Sarko, ze « fashion victim »
Le conservateur Wall Street Journal affiche quant à lui une photo bizarrement déformée du président français tout sourire, présentant à l’objectif un sac Louis Vuitton. Et d’expliquer que les Français ont été déçus par la rupture annoncée. Celle-ci s’étant traduite par un affichage visiblement peu prisé : « Rolex à 14 000 dollars », « jogging en Ralph Lauren », « bague de fiançailles Christian Dior à 30 000 dollars »… Le journal note que les marques, elles, ont bénéficié de l’effet publicitaire. Mais si les Français aiment la mode, ils ne goûtent pas l’idée que leur président soit un représentant publicitaire, estime le WSJ. De « bling-bling », le président français est devenu une « fashion victim », conclut le quotidien financier.

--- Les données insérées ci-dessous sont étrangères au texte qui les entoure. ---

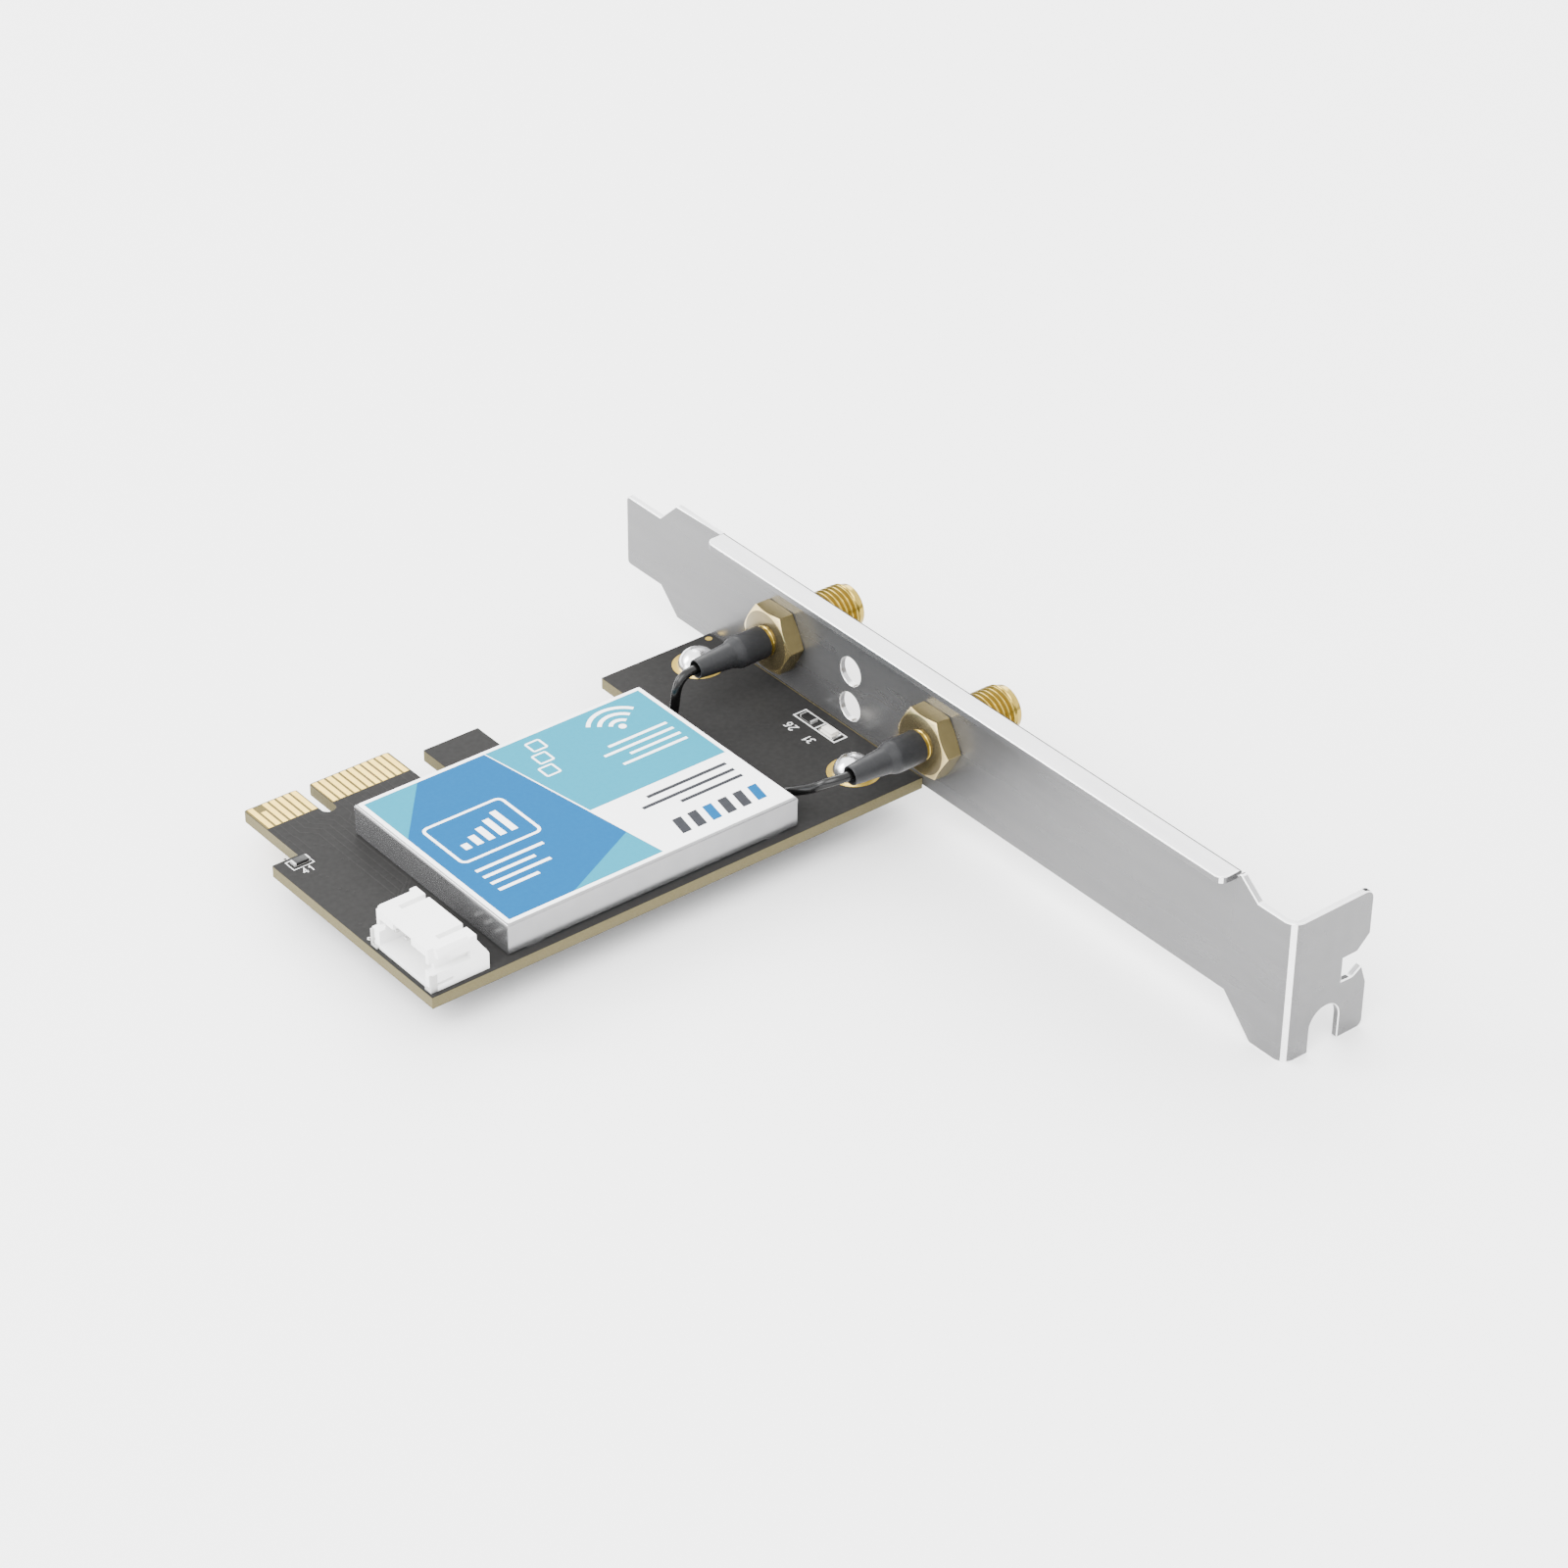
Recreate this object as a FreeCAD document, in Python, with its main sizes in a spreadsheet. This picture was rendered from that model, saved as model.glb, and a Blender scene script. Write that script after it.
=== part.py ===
import FreeCAD
import Part
import math
import os

import Sketcher

# Computer expansion card with a full-height slot bracket, two coax jacks and a shield can.
# Millimetres, +Z up. +X runs out through the bracket, +Y along the bracket to its tongue.
# The origin is the middle of the card's footprint, level with the lowest edge of the bracket.

SIZES = {
    # Circuit board, measured from the bracket's inner face, the near edge and the top face
    "board_margin": 0.25,
    "board_thickness": 1.57,
    "board_gap": 0.08,
    "board_depth": 32.28,
    "rear_length": 16.89,
    "rear_depth": 41.19,
    "hook_offset": 35.4,
    "hook_width": 7.96,
    "hook_depth": 41.42,
    "key_inset": 11.69,
    "key_width": 1.9,
    "key_end": 37.4,
    "key_corner": 0.9,
    "tongue_bay": 11.2,
    "tongue_far": 7.2,
    "tongue_depth": 44.18,
    "tongue_corner": 0.7,
    "bevel_run": 0.6,
    "bevel_drop": 0.35,
    "bevel_past": 1.0,
    # Edge contacts
    "contact_pitch": 1.0,
    "contact_width": 0.7,
    "contact_start": 38.86,
    "contact_end": 43.55,
    "contact_short": 42.15,
    "plating": 0.04,
    # Bracket sheet
    "sheet": 0.86,
    "bracket_length": 120.02,
    "tongue_tip": 58.4,
    "tongue_round": 0.6,
    "tongue_low": 2.07,
    "tongue_high": 11.9,
    "step_start": 51.4,
    "step_end": 48.1,
    "plate_low": 1.2,
    "plate_high": 15.05,
    "card_level": 5.88,
    "foot_start": 5.42,
    "foot_end": 9.92,
    "tab_high": 12.85,
    "shoulder_start": 8.42,
    "shoulder_end": 5.66,
    "tab_reach": 12.2,
    "tab_bend": 0.8,
    "flange_reach": 2.25,
    "flange_bend": 0.2,
    "flange_start": 39.3,
    "flange_end": 9.32,
    "flange_root": 0.2,
    "flange_corner": 1.2,
    "relief_width": 0.5,
    "relief_depth": 1.4,
    "slot_offset": 6.02,
    "slot_width": 4.5,
    "slot_top": 0.4,
    "tab_top_corner": 1.3,
    "tab_low_corner": 0.9,
    "notch_root": 8.2,
    "notch_high": 5.07,
    "notch_low": 1.95,
    "lobe_low": 6.82,
    "lobe_slope": 10.35,
    "lobe_corner": 0.4,
    "lip_start": 9.95,
    "lip_root": 1.85,
    "lip_corner": 1.2,
    "lip_tip": 11.3,
    "lip_high": 2.75,
    "lip_low": 0.2,
    # Ears and rivets
    "ear_reach": 9.8,
    "ear_width": 7.5,
    "ear_corner": 1.5,
    "rivet_offset": 5.78,
    "rivet_near": 5.95,
    "rivet_far": 36.2,
    "rivet_shank": 3.0,
    "rivet_fit": 0.1,
    "dome_width": 5.1,
    "dome_height": 2.25,
    "dome_shoulder_width": 4.5,
    "dome_shoulder": 1.25,
    "dome_crown": 2.4,
    "tail_width": 4.4,
    "tail_height": 0.9,
    "pad_width": 6.6,
    # Antenna jacks
    "jack_near": 2.2,
    "jack_far": 27.1,
    "jack_level": 6.75,
    "jack_thread": 6.35,
    "jack_fit": 0.12,
    "jack_length": 10.9,
    "jack_bevel": 0.35,
    "jack_relief": 0.225,
    "jack_runout": 0.3,
    "flange_flats": 8.0,
    "jack_flange": 2.0,
    "hex_chamfer": 0.45,
    "collar_width": 4.0,
    "collar_length": 0.5,
    "socket_width": 4.6,
    "socket_depth": 7.7,
    "insulator_length": 6.6,
    "contact_pin_width": 1.27,
    "washer_width": 9.4,
    "washer_thickness": 0.5,
    "nut_flats": 7.9,
    "nut_thickness": 1.95,
    # Indicator holes
    "light_width": 3.8,
    "light_along": 13.83,
    "light_high": 7.9,
    "light_low": 2.93,
    # Cables and sleeves
    "cable_width": 1.2,
    "sleeve_end": 13.2,
    "sleeve_neck": 8.3,
    "sleeve_shoulder": 6.6,
    "sleeve_neck_width": 2.8,
    "sleeve_width": 4.1,
    "sleeve_lining": 0.1,
    "cable_gap": 1.85,
    "cable_lean": 0.25,
    "cable_foot": 0.3,
    "far_bend": 2.6,
    "near_bend": 2.9,
    "low_bend": 1.5,
    # Shield can and label
    "can_offset": 18.2,
    "can_length": 41.4,
    "can_near": 1.15,
    "can_width": 30.6,
    "can_height": 4.1,
    "can_sheet": 0.25,
    "can_lift": 0.2,
    "can_edge": 0.35,
    "can_header_gap": 1.37,
    "can_foot_width": 2.1,
    "can_foot_inset": 2.6,
    "gate_width": 2.0,
    "gate_height": 2.3,
    "label_inset": 0.3,
    "label_thickness": 0.06,
    # Chips on the board inside the can, placed by their middles
    "radio_size": 9.0,
    "radio_height": 0.9,
    "power_size": 5.0,
    "memory_length": 5.0,
    "memory_width": 4.0,
    "chip_inset": 5.6,
    "chip_spread": 7.5,
    "front_end_size": 3.0,
    "front_end_gap": 7.3,
    "small_chip_height": 0.75,
    "crystal_length": 3.2,
    "crystal_width": 2.5,
    "crystal_gap": 2.0,
    "chip_corner": 0.15,
    "plug_inset": 3.5,
    "plug_width": 2.6,
    "plug_height": 1.95,
    "plug_gate": 6.6,
    "plug_collar": 0.9,
    "plug_collar_width": 1.4,
    "receptacle_size": 2.6,
    "receptacle_base": 0.35,
    "receptacle_ring": 2.0,
    "receptacle_height": 1.1,
    "cable_low": 1.05,
    # Wire header, lengths measured from its solder tabs' front
    "header_near": 0.6,
    "header_width": 11.8,
    "header_height": 5.3,
    "header_depth": 7.93,
    "header_roof": 6.35,
    "header_shoulder": 1.15,
    "header_lip": 0.4,
    "header_front": 0.3,
    "header_step": 4.6,
    "header_heel": 2.16,
    "header_cheek": 2.45,
    "header_floor": 0.6,
    "lip_inset": 0.87,
    "lip_bottom": 3.3,
    "mouth_wall": 1.42,
    "mouth_high": 4.2,
    "mouth_end": 6.0,
    "channel_high": 5.05,
    "channel_width": 3.5,
    "channel_end": 3.6,
    "groove_inset": 1.9,
    "groove_width": 0.75,
    "groove_depth": 0.7,
    "groove_start": 2.65,
    "window_start": 2.8,
    "window_end": 5.5,
    "window_high": 3.55,
    "window_step": 4.15,
    "ramp_width": 0.45,
    "ramp_height": 0.5,
    "low_slot_end": 3.1,
    "low_slot_floor": 0.7,
    "low_slot_height": 0.4,
    "low_slot_depth": 0.45,
    "header_pitch": 2.0,
    "pin_side": 0.5,
    "pin_level": 3.0,
    "pin_tip": 1.4,
    "pin_foot": 1.1,
    "anchor_thickness": 0.3,
    "anchor_length": 0.95,
    "anchor_height": 2.3,
    "anchor_foot": 1.2,
    # Small chips on the board
    "chip_length": 2.2,
    "chip_width": 1.05,
    "chip_height": 0.5,
    "chip_cap": 0.45,
    "light_length": 2.8,
    "light_chip_width": 1.25,
    "light_height": 0.75,
    "marker_offset": 2.83,
    "marker_resistor": 18.1,
    "marker_light": 14.1,
    "corner_chip_inset": 2.95,
    "corner_chip_depth": 30.85,
}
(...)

Si le cap des réformes sera tenu, le style du président sera revu, parie l’International Herald Tribune. Après « Sarko l’américain » et « le président bling-bling », on s’acheminerait vers un style présidentiel plus traditionnel selon l’IHT. Même si l’apparence bling-bling est abandonnée, c’est toujours d’image qu’il s’agit puisque selon le quotidien, le président devrait multiplier les voyages en province, au contact de la population et les conseillers élyséens devraient être invités à une plus grande discrétion. Tout un programme qui augure bien de la rupture à venir et de la profondeur du projet présidentiel.
Enfin, la plupart des journaux, comme El Pais ou l’Orient-Le-Jour, notent la défaite du ministre de l’éducation, Xavier Darcos. Pour le quotidien madrilène, l’UMP fait clairement les frais de l’impopularité de Nicolas Sarkozy. La gauche enregistre une large victoire tandis que le parti du président évite de peu une défaite humiliante grâce à sa victoire à Marseille. Mais, pour El Pais, la politique de Nicolas Sarkozy ne devrait pas changer pour autant : après ce résultat, « le gouvernement fait la sourde oreille », note le quotidien espagnol.
Enfin, El Pais estime que Nicolas Sarkozy a « coulé la droite » et que même des électeurs de droite l’on sanctionné en restant chez eux. Une analyse qui diffère grandement, on se demande pourquoi, de celle du président et de son premier ministre, klaxonneur en chef pour la suite du programme.